Nous avons déjà beaucoup appris sur Châtelaudren , qu’Yvon Le Cuziat et Christian Hamonou appellent « Chaté ». Christian dès qu’il évoque sa ville dit même « mon Chaté », un grand sourire aux lèvres. « Chaté » est la capitale du Goëlo, nous sommes ici à la frontière entre le pays gallo et le pays breton. « Chaté » c’est 46 hectares et 1060 habitants, plusieurs petits commerces, un étang abritant un dragon, et le Leff qui coule. Le Leff, nous explique Yvon signifie la rivière des larmes, nom tirant sûrement son origine  du déluge. Mais Yvon n’aime pas cette explication, il donne un autre sens au Leff: « liberté, égalité, fraternité, fidélité. » La fidélité à Chaté revient aussi dans les mots de Christian.

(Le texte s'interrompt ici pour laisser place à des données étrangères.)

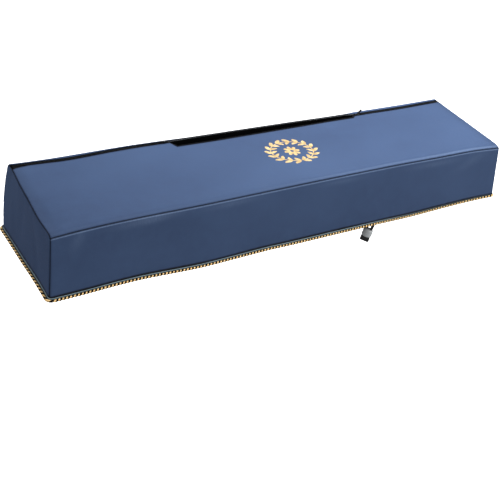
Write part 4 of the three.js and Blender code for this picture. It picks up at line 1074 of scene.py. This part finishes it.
def closed_row(name, node, start, end):
    def place(k, along, aside, lift):
        x = start + TOOTH_HALF + k * TOOTH_STEP
        return lifted(x + along, reach_at(x, zip_line(x)) + aside, lift, 0)

    teeth(name, node, place, -COIL_WIDTH / 2, COIL_WIDTH / 2, int((end - start) / TOOTH_STEP))


closed_row("zip_teeth_left", "zip_coil_left", -COIL_END, SLIDER_X[0] - SLIDER_ROOM)
closed_row("zip_teeth_right", "zip_coil_right", SLIDER_X[1] + SLIDER_ROOM, COIL_END)

inside = (stations > SLIDER_X[0] + SLIDER_ROOM) & (stations < SLIDER_X[1] - SLIDER_ROOM)
front_line_points = np.c_[path, steps][inside & is_open[:, 0]]
rear_line_points = np.c_[stations, rear_shown][inside]


def at_tooth(points, k):
    """Points of a line at the tooth numbers k."""
    return on_line(k * TOOTH_STEP + TOOTH_HALF, run(points), points)


def tooth_count(points):
    return int(run(points)[-1] / TOOTH_STEP) - 1


def front_place(k, along, aside, lift):
    spot = at_tooth(front_line_points, k + along / TOOTH_STEP)
    x, y = (spot[:, :2] + spot[:, 2:] * aside).T
    return lifted(x, reach_at(x, y), lift, 0)


def rear_place(k, along, aside, lift):
    x, reach = at_tooth(rear_line_points, k + along / TOOTH_STEP).T
    return lifted(x, reach + aside, lift)


teeth("zip_teeth_front", "zip_coil_front", front_place, TAPE_SHOWS - HALF_COIL, TAPE_SHOWS,
      tooth_count(front_line_points))
# The rear row along the opening takes the lighter nylon: painted highlight
teeth("zip_teeth_rear", "zip_coil_rear", rear_place, 0, HALF_COIL, tooth_count(rear_line_points), COIL_PAINTED_HIGHLIGHT)


# Floor and light

FLOOR_Z = -0.885
FLOOR = material_nodes("floor_white").finish(rgb(250, 250, 250), 0.9, Emission_Color=rgb(255, 255, 255),
                                             Emission_Strength=1.0)
bpy.ops.mesh.primitive_plane_add(size=30, location=(0, 0, FLOOR_Z))
floor = bpy.context.object
floor.name = "floor"
floor.data.materials.append(FLOOR)
floor.visible_diffuse = floor.visible_glossy = False

# The sky's way of most light, its range from the far side to there, and its strengths
SKY_WAY, SKY_RANGE, SKY_LIGHT = (0.55, 0, 0.85), (-0.7, 1.1), (0.34, 1.1)
world = bpy.data.worlds.new("studio")
sky = Nodes(world, "Background")
cut = sky.add("ShaderNodeVectorMath", {0: sky.coordinates["Generated"], 1: SKY_WAY}, operation="DOT_PRODUCT")
glow = sky.between(cut.outputs["Value"], *SKY_RANGE, *SKY_LIGHT)
seen = sky.add("ShaderNodeLightPath").outputs["Is Camera Ray"]
sky.put(sky.shader.inputs, {"Strength": sky.math("MAXIMUM", glow, seen), "Color": (1, 1, 1, 1)})
bpy.context.scene.world = world
bpy.context.scene.view_settings.view_transform = "Standard"


def area_light(name, place, target, size, power):
    light = bpy.data.lights.new(name, "AREA")
    light.shape = "RECTANGLE"
    light.size, light.size_y = size
    light.energy = power
    lamp = in_scene(name, light)
    lamp.location = place
    lamp.rotation_euler = (Vector(target) - Vector(place)).to_track_quat("-Z", "Y").to_euler()


area_light("key", (0.45, 0.1, 1.15), (0.45, 0, 0), (1.4, 0.8), 28)
area_light("fill", (1.5, -2.6, 1.0), (0.4, 0, 0), (1.6, 1.2), 40)
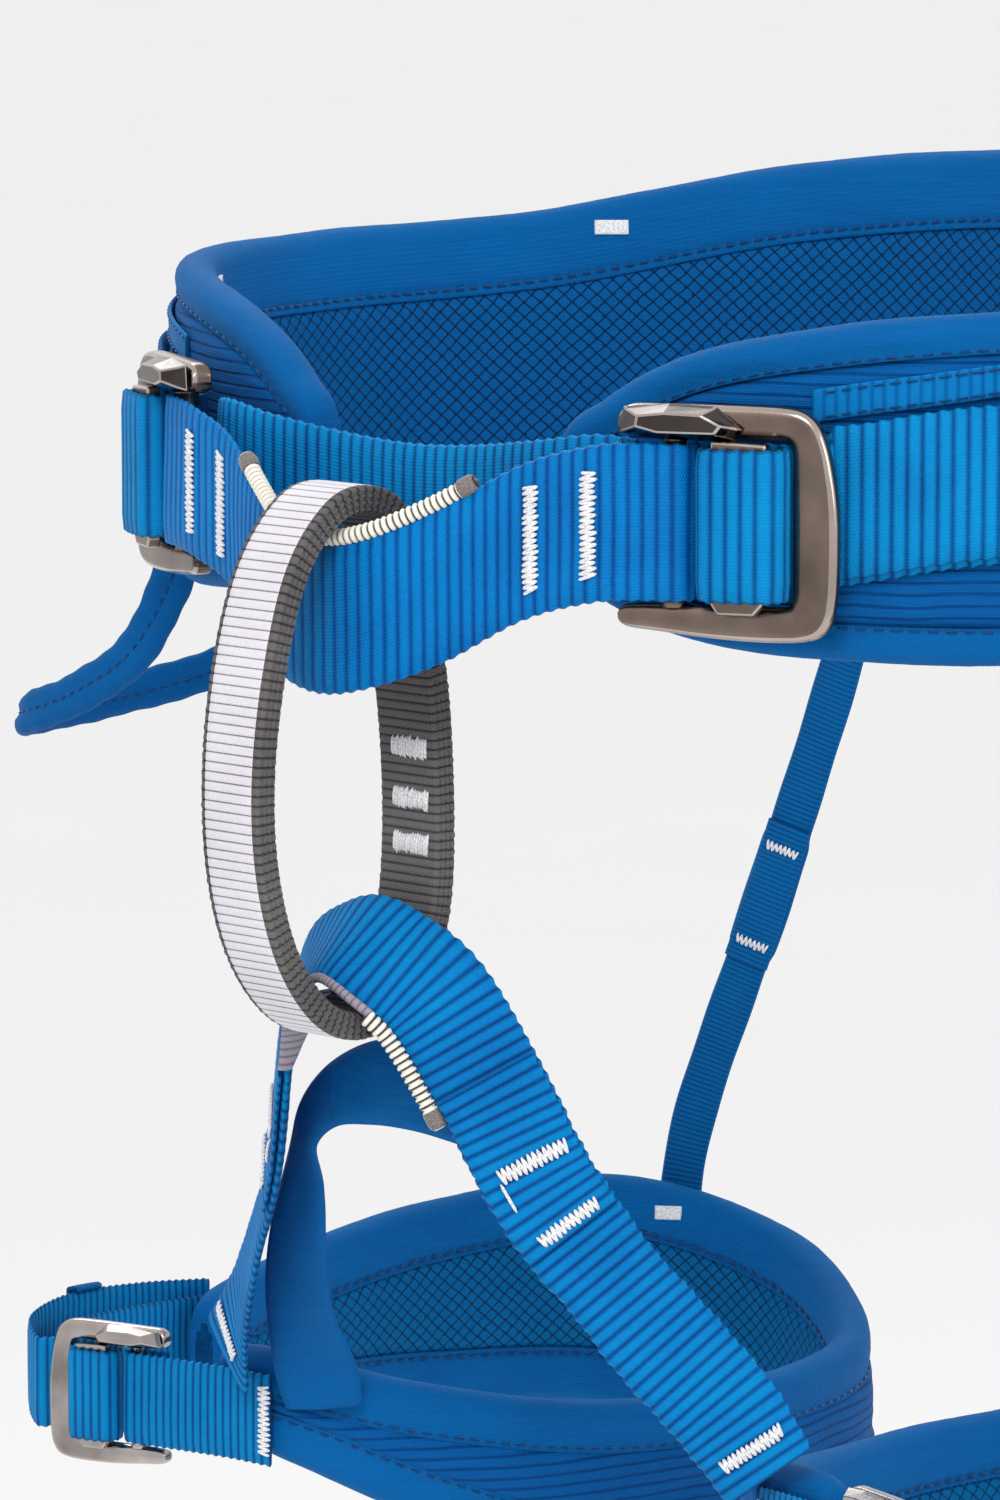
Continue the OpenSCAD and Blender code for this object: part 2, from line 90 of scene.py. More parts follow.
def unit(v):
    return v / np.linalg.norm(v, axis=-1, keepdims=True)


def mirrored(points):
    q = np.array(points, float)
    q[:, 0] *= -1
    return q


def both_ways(points):
    """A curve given from the middle outwards, made whole by its mirror image."""
    p = np.array(points, float)
    return np.vstack([mirrored(p[1:])[::-1], p])


def run_length(points):
    """Distance run along a line of points, from 0 at the first."""
    return np.concatenate([[0], np.cumsum(np.linalg.norm(np.diff(points, axis=0), axis=1))])


def even(points, a, b, step):
    """Curve positions from a to b, equally spaced along the curve, and their arc lengths."""
    s = np.linspace(a, b, 1500)
    run = run_length(curve(points, s)[:, :3])
    arc = np.linspace(0, run[-1], max(2, int(round(run[-1] / step))) + 1)
    return np.interp(arc, run, s), arc


def wall_frames(path, s):
    """Upright band through points [x, y, low z, high z]: middle, across, outward, width."""
    q = curve(path, s)
    v = curve(path, s + NUDGE) - curve(path, s - NUDGE)
    mid = np.column_stack([q[:, :2], (q[:, 2] + q[:, 3]) / 2])
    normal = np.column_stack([unit(np.stack([v[:, 1], -v[:, 0]], 1)), np.zeros(len(q))])
    return mid, np.tile([0.0, 0.0, 1.0], (len(q), 1)), normal, q[:, 3] - q[:, 2]


def ribbon_frames(path, across, s, width, loop=False):
    """Band along a path in space, leaning as `across` says: middle, across, normal, width."""
    t = unit(curve(path, s + NUDGE, loop) - curve(path, s - NUDGE, loop))
    a = curve(across, s, loop)
    a = unit(a - (a * t).sum(1, keepdims=True) * t)
    return curve(path, s, loop), a, np.cross(t, a), np.full(len(t), float(width))


def wall_at(path):
    return lambda s: wall_frames(path, s)


def ribbon_at(path, across, width, lift=0.0):
    def frames(s):
        mid, a, normal, wide = ribbon_frames(path, across, s, width)
        return mid + normal * lift, a, normal, wide
    return frames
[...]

Mauvaises herbes, bonnes plantes

Cette après-midi, nous allons à la rencontre des travailleurs du chantier communautaire. Paul qui encadre nous averti de suite: « je préfère chantier communautaire pas chantier d’insertion, insertion ça a tout de suite une connotation négative dans la tête des gens, dans la réalité on travaille pour le bien de la communauté. » Gildas, Mathias, Angèle, Christian et les autres travaillent principalement pour les espaces verts et font de la petite maçonnerie. Ils peuvent s’exercer à plusieurs  métiers différents pendant les six mois que durent leur contrat. Les six mois sont renouvelables, et on peut travailler en chantier jusqu’à 24 mois. « C’est court, pour certains six mois suffisent à se remettre en selle, pour d’autres il faut plus de temps » nous dit Paul. Pendant cette période les participants apprennent à reprendre un rythme, à travailler en groupe, à acquerir de nouvelles compétences, ou bien mettre en valeur celles déjà acquises. Et puis tout simplement, nous rappelle Mathias, les chantiers permettent de gagner sa vie. Les chantiers sont polyvalents, récemment  Gildas au Mathias ont travaillé au petit écho de la mode, il on dû détruire une dalle de béton au marteau piqueur « c’était drôle , peut-etre pas tous les jours mais là pour une fois c’était chouette. » Ils ont aussi travaillé au rejointoiement des murs de l’étang quand celui ci a été vidé, ils nous assurent n’y avoir pas trouvé Nillo, le dragon dont nous a parlé Yvon. « On a passé du temps dans l’étang vide, s’il était là on l’aurait vu » plaisante Angèle. Depuis le mois de janvier, ils travaillent avec un photographe par le biais du petit écho de la mode, ils ont fabriqué des appareils photos à sténopé, François Daniel enregistre leurs témoignages et les bruits inhérents au chantier: débrousailleuse , tronçonneuse… Ils prennent également en photo des mauvaises herbes, durant l’exposition qui aura lieu en juin, on pourra lire à côté des images les bienfaits de ces plantes. Paul explique: « C’est à l’image du chantier communautaire en fait, mauvaises herbes mais bonnes plantes! »

Coquillages et Dragon

On a passé plus d’une heure avec Yvon Le Cuziat, mémoire vivante de Châtelaudrun, une heure mais on aurait pu en passer douze. À chaque nouvelle anecdote qu’il souhaite nous raconter, Yvon nous prévient: « si je vous raconte tout j’en ai pour trois heures! ». Yvon est un historien, un conteur, un collectionneur, mais avant tout un breton. Il revendique son chauvinisme, il est intarissable sur l’histoire de Chatelaudren et ses environs mais peut développer sur la Bretagne en général. Il nous affirme que la presqu’île de Crozon est le plus bel endroit du monde, Marie est d’accord avec lui. Chauvin mais objectif! Yvon a animé une conférence au petit écho de la mode à propos du déluge de Chatelaudrun: en 1773 la digue retenant l’étang  s’est rompu sous la pression des eaux et on compta de nombreuses victimes. Yvon mélange alors l’histoire et le conte en nous parlant de Nillo, un gentil dragon qui vivait tranquillement au bord de l’étang jusqu’à alors, il partageait la vie des Châtelaudrinais et protégeait un petit bois où les amoureux pouvaient aller se réfugier, mais le pauvre Nillo fût englouti par le déluge et il hante depuis l’étang tel le monstre du Loch Ness. L’étang de Minihy signifie refuge, donc d’après Yvon, le refuge du dragon. Yvon est également collectionneur de coquillage et peintre. Sa maison est pleine de ses oeuvres en coquillages. Il a réalisé un tableau représentant Nillo.